Sortable versus fixed layouts: how the screen changes your method
The GMAT Focus presents tables in two formats. In a fixed layout, the table is a static grid and the candidate reads the numbers where they sit. In a sortable layout, the candidate can click any column header to re-sort the table. The two layouts are not the same question, and the optimal method differs. Treat the layout as a signal about the comparison the test-maker is asking for.
Fixed layouts favour direct comparison statements. The candidate looks up two rows, reads two numbers, and applies the operator. There is little benefit to re-ordering the rows because the comparison is positional. If the prompt names two regions and a year, the table will show those regions in some order, and you simply find them. In a fixed layout, your time is best spent on the headers, not the rows.
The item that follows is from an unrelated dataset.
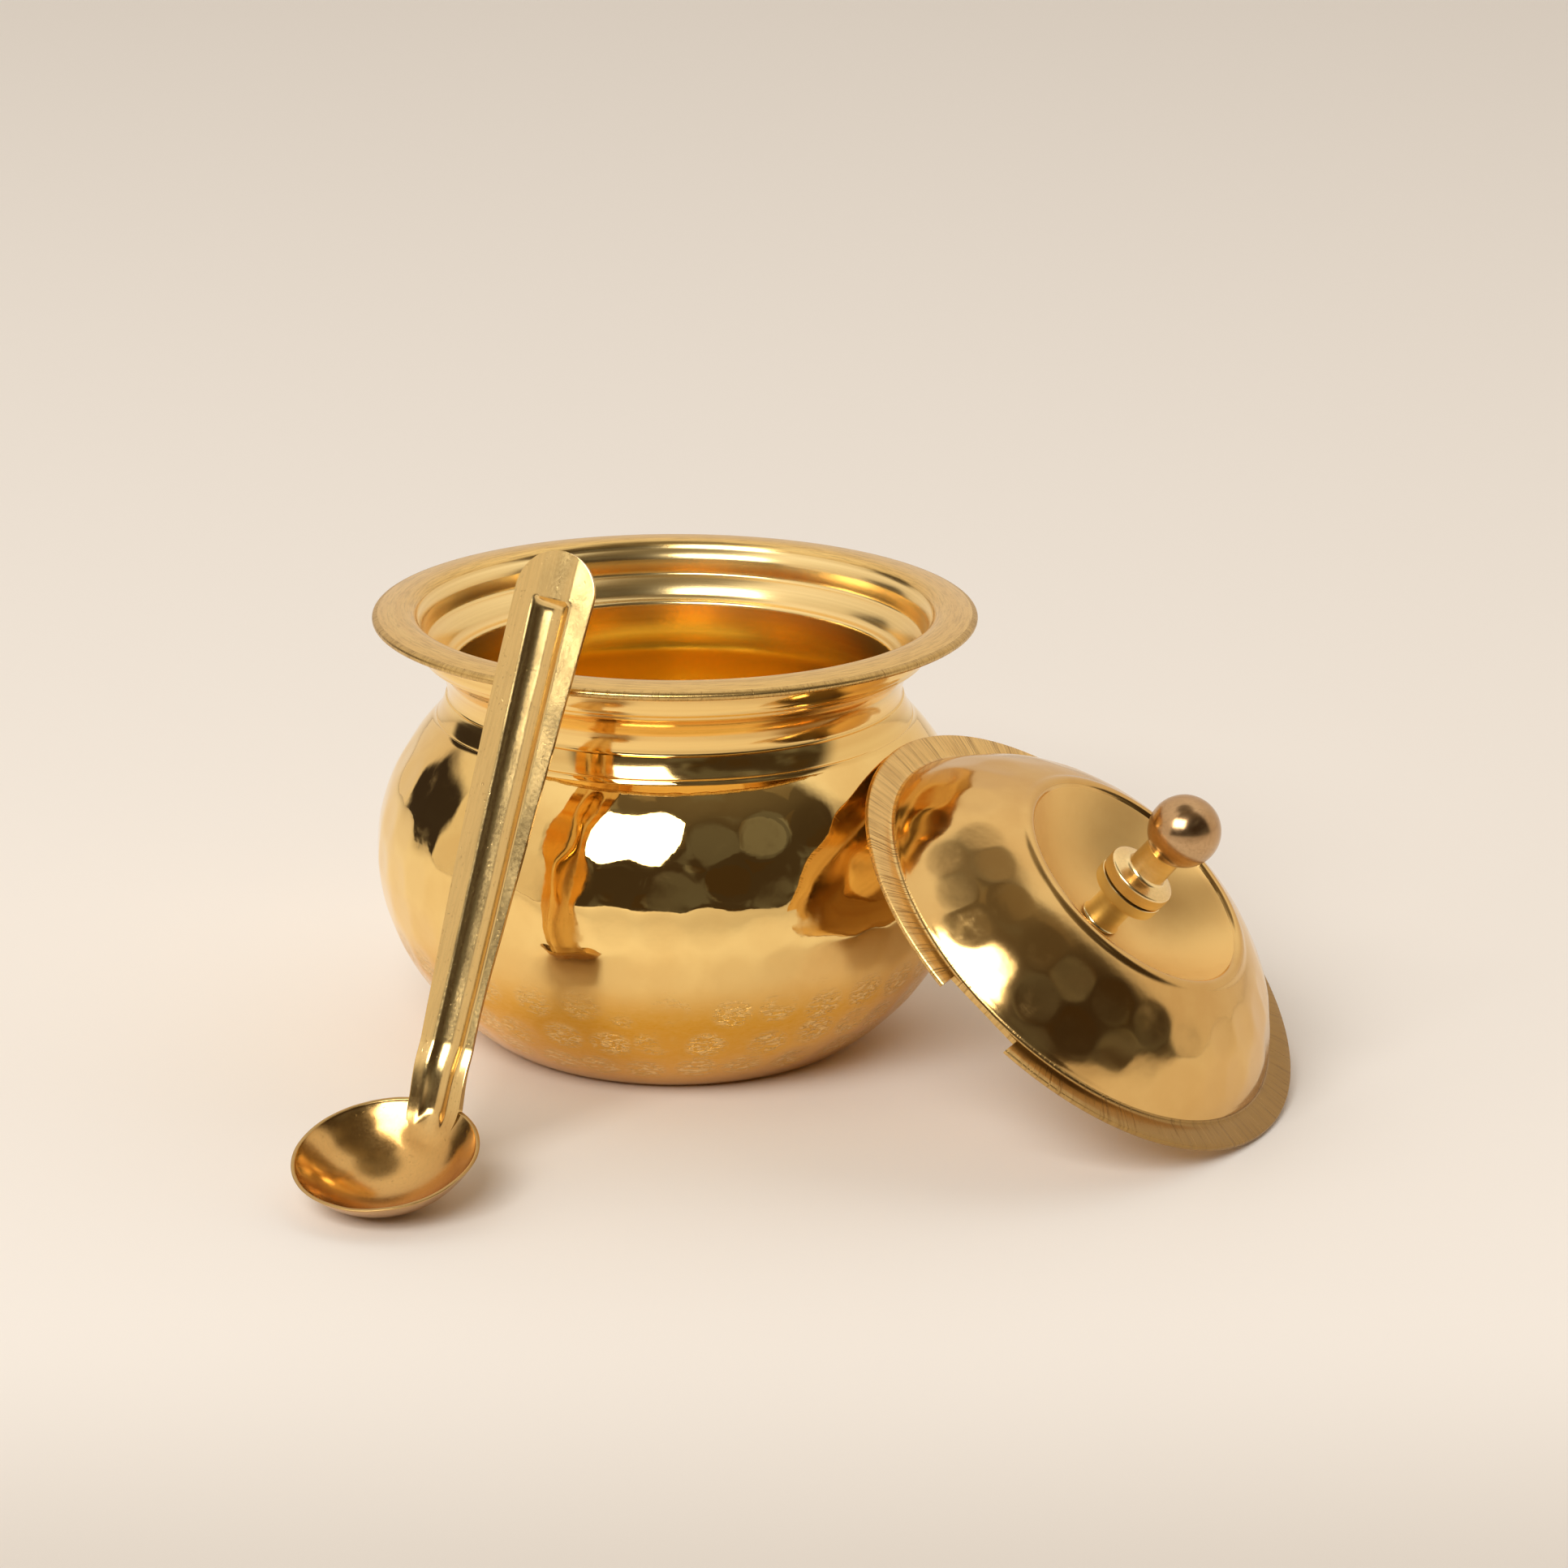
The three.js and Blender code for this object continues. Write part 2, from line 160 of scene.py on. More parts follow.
class GheePotSettings(bpy.types.PropertyGroup):
    """Sizes of the marks and colours of the metals that a user would change."""

    mark_pitch: FloatProperty(
        name="Hammer mark pitch",
        description="Distance between the middles of neighbouring hammer marks",
        default=6.9 * MM,
        min=3 * MM,
        max=15 * MM,
        unit="LENGTH",
    )
    mark_depth: FloatProperty(
        name="Hammer mark depth",
        description="Depth of an average hammer mark",
        default=0.14 * MM,
        min=0,
        max=1 * MM,
        unit="LENGTH",
        precision=5,
    )
    turned_steps: IntProperty(
        name="Steps round the pot",
        description="Number of steps of the pot's and the lid's turned shapes",
        default=360,
        min=48,
        max=420,
    )
    pot_brass: FloatVectorProperty(
        name="Pot brass",
        description="Colour of the polished pot",
        default=(0.98, 0.7, 0.27),
        min=0,
        max=1,
        subtype="COLOR",
    )
    lid_brass: FloatVectorProperty(
        name="Lid brass",
        description="Colour of the polished lid",
        default=(0.93, 0.66, 0.265),
        min=0,
        max=1,
        subtype="COLOR",
    )
    red_brass: FloatVectorProperty(
        name="Knob red brass",
        description="Colour of the knob's ball",
        default=(0.6, 0.39, 0.2),
        min=0,
        max=1,
        subtype="COLOR",
    )
    spoon_brass: FloatVectorProperty(
        name="Spoon brass",
        description="Colour of the pressed spoon",
        default=(0.92, 0.66, 0.28),
        min=0,
        max=1,
        subtype="COLOR",
    )
    floor_colour: FloatVectorProperty(
        name="Floor colour",
        description="Colour of the pale floor",
        default=(0.68, 0.64, 0.59),
        min=0,
        max=1,
        subtype="COLOR",
    )
    window_power: FloatProperty(
        name="Window light",
        description="Power of the soft window light at the left",
        default=50,
        min=0,
        subtype="POWER",
        unit="POWER",
    )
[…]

Sortable layouts favour rank and extremum statements. If the prompt asks which product had the highest growth rate, sorting the growth-rate column descending surfaces the answer immediately. If the prompt asks which region had the lowest cost, an ascending sort does the same. In a sortable layout, the table is interactive, and your method should be interactive too. A common error is to try to answer a rank question in a sortable table without sorting. The numbers are not organised for you, and forcing a rank from an unsorted grid is the surest way to pick the second-place row by mistake.
How the integrated reasoning ancestry still shows
Table analysis has its roots in the integrated reasoning table-analysis item, and the GMAT Focus keeps the older item's structure intact while changing the scoring weight and pacing. The three-statement format and the sortable-versus-fixed distinction both come from that older item. Candidates who trained on older prep material will recognise the format. Candidates who trained only on Focus mocks should practice both layouts explicitly, because the same stem can be presented either way, and the timing feels different.